_Given exercise_: In the listing below, locate the lines bearing the word "this". Copy every one of them.

_Record excerpts_:
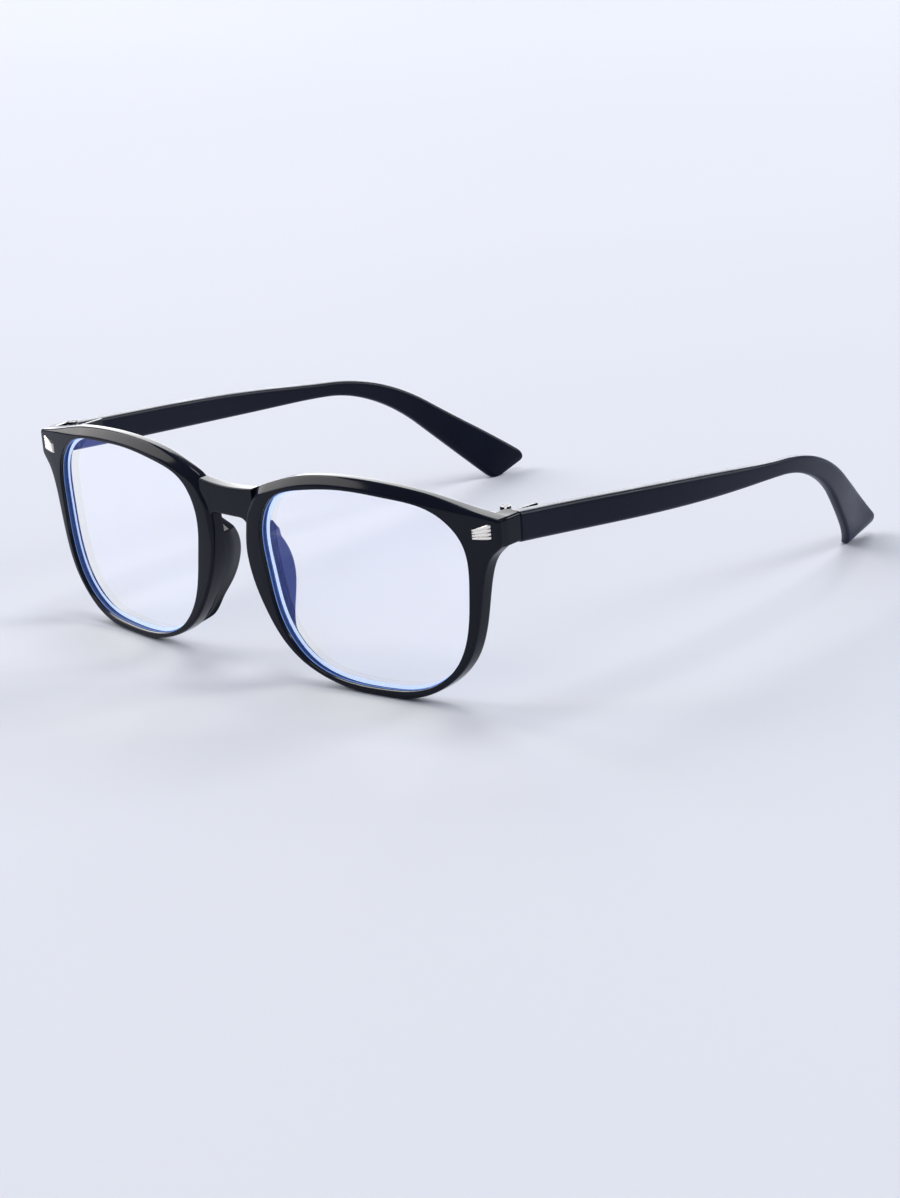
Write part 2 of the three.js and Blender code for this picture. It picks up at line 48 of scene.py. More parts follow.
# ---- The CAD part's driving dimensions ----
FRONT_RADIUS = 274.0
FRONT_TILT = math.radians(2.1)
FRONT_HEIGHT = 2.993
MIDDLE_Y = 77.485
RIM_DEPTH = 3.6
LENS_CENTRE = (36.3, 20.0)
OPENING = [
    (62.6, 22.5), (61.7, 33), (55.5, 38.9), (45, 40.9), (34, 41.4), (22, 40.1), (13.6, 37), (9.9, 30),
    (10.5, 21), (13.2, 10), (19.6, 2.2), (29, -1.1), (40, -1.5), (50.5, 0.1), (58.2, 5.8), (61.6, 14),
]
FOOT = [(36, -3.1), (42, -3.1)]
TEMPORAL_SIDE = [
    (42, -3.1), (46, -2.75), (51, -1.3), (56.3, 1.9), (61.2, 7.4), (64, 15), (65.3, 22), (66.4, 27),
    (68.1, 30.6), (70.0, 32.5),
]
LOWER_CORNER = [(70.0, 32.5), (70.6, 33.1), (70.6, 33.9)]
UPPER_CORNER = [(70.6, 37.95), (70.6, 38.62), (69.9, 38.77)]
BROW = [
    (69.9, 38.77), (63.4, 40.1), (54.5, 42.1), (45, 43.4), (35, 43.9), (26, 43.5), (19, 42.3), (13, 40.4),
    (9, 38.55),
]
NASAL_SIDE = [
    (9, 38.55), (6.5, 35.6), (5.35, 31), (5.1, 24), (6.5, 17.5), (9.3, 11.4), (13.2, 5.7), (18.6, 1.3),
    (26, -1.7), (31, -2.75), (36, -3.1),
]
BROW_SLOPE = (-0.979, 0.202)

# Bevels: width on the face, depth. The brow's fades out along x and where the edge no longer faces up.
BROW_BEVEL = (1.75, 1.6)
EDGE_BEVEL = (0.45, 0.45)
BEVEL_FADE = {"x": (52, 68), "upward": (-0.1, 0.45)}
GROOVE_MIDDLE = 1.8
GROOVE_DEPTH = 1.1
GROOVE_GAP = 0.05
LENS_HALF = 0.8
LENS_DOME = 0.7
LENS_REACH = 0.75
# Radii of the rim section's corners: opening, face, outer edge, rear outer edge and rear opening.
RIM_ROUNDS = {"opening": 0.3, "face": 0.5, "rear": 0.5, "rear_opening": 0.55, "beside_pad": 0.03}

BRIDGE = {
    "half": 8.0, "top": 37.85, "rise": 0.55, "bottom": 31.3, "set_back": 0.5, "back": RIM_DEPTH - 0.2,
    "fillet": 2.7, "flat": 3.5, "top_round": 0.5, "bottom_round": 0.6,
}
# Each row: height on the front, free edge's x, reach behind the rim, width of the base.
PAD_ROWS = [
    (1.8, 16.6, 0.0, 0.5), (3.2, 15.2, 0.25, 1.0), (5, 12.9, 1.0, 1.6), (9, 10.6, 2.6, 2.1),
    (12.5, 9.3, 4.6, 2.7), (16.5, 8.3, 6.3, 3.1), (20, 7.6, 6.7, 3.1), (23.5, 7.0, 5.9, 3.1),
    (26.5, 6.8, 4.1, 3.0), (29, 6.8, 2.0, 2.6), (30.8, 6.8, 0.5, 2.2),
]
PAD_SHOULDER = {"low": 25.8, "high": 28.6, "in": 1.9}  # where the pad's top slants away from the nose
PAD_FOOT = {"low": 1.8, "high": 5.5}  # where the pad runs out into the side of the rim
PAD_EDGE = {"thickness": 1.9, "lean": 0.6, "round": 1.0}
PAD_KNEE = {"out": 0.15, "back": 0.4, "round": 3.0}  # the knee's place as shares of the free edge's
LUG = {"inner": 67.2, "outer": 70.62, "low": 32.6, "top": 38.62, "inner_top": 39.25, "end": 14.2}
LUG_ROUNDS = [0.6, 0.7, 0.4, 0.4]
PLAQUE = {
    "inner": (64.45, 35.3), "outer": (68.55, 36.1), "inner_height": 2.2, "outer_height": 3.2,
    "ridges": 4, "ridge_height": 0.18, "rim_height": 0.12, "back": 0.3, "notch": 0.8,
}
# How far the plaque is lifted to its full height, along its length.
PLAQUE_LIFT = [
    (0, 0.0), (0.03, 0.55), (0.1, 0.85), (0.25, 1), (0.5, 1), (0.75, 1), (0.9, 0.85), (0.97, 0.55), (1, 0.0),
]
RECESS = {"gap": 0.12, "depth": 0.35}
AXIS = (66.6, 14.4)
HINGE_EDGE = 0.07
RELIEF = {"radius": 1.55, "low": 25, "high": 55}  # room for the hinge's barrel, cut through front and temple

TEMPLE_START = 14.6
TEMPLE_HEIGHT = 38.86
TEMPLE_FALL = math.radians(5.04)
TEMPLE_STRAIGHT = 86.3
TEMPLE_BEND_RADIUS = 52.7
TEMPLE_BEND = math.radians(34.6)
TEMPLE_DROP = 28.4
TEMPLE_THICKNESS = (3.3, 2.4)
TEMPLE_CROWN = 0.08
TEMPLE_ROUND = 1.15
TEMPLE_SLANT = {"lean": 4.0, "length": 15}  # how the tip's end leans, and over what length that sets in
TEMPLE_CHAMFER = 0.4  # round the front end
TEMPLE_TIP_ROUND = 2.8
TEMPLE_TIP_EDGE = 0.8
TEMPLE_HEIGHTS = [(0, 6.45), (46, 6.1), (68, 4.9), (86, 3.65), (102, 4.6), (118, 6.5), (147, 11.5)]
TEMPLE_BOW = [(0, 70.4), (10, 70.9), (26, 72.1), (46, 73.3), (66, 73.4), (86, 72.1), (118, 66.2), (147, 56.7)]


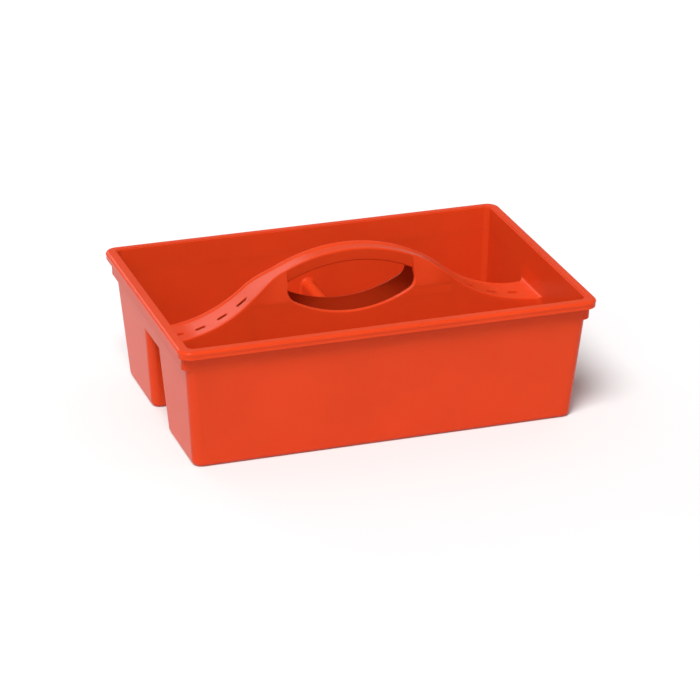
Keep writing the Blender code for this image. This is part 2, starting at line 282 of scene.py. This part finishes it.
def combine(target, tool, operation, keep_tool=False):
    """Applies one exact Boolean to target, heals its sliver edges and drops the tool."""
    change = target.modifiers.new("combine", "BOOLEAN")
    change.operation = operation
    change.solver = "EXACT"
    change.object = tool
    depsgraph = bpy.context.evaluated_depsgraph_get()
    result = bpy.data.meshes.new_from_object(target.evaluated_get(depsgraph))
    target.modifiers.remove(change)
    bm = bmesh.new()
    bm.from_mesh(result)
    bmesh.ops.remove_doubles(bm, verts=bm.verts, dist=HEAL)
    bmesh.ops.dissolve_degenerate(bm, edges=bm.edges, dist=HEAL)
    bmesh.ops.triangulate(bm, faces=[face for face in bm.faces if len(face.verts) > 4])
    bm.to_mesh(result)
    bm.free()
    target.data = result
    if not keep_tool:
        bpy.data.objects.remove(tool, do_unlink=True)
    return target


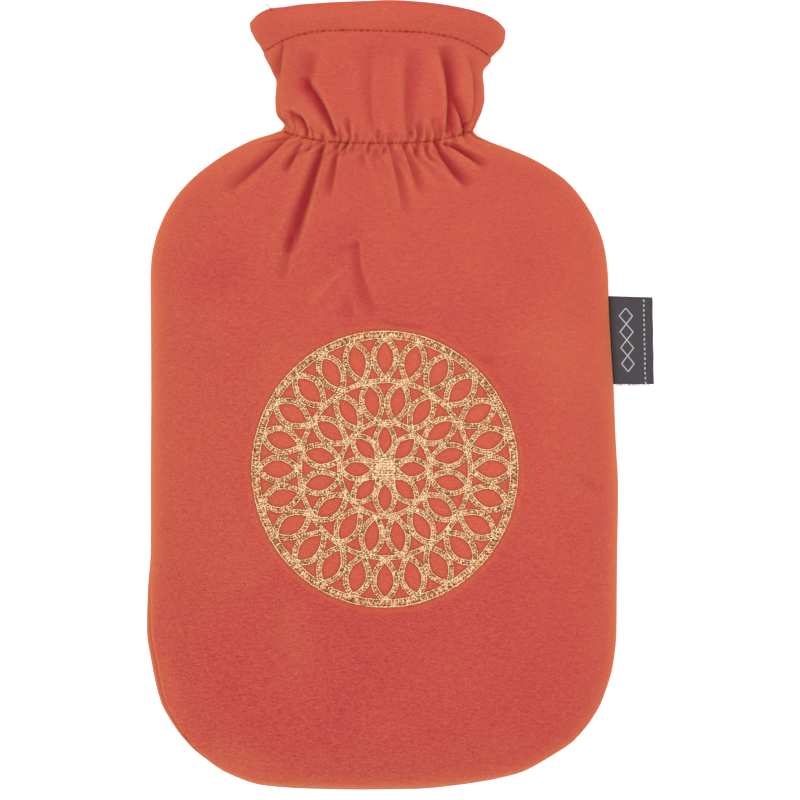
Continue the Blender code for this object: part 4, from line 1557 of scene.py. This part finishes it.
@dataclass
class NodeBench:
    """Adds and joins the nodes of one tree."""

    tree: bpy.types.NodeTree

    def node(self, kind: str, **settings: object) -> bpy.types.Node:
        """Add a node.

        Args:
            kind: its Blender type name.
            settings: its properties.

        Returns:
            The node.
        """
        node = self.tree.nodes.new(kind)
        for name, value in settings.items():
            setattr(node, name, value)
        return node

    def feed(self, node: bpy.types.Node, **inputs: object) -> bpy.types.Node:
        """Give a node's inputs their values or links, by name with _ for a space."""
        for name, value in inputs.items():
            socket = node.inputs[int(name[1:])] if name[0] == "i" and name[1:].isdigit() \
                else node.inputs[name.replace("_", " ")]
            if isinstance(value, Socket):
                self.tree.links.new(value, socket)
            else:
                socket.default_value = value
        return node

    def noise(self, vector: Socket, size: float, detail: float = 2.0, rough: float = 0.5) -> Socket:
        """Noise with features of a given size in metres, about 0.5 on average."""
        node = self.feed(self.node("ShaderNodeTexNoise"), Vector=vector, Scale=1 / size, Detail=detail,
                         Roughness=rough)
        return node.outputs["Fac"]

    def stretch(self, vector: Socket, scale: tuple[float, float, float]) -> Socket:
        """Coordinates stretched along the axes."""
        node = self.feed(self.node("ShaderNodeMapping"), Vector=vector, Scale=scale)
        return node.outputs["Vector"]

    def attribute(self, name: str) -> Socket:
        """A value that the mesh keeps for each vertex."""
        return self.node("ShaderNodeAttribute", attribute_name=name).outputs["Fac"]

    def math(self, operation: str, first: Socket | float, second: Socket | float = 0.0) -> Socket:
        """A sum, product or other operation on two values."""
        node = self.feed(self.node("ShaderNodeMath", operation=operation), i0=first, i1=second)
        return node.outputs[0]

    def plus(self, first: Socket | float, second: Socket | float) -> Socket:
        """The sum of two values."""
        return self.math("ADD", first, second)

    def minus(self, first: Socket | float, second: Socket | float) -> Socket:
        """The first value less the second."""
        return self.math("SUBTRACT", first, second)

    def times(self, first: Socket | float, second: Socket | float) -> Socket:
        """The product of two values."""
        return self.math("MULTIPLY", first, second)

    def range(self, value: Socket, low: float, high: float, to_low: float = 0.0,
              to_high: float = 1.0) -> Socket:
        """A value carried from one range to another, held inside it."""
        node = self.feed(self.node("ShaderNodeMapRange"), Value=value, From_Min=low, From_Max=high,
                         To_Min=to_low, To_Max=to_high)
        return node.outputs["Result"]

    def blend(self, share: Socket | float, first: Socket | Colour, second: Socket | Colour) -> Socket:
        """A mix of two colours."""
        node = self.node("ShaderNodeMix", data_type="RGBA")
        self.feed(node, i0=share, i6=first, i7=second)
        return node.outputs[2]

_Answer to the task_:
Write part 2 of the three.js and Blender code for this picture. It picks up at line 48 of scene.py. More parts follow.
Keep writing the Blender code for this image. This is part 2, starting at line 282 of scene.py. This part finishes it.
Continue the Blender code for this object: part 4, from line 1557 of scene.py. This part finishes it.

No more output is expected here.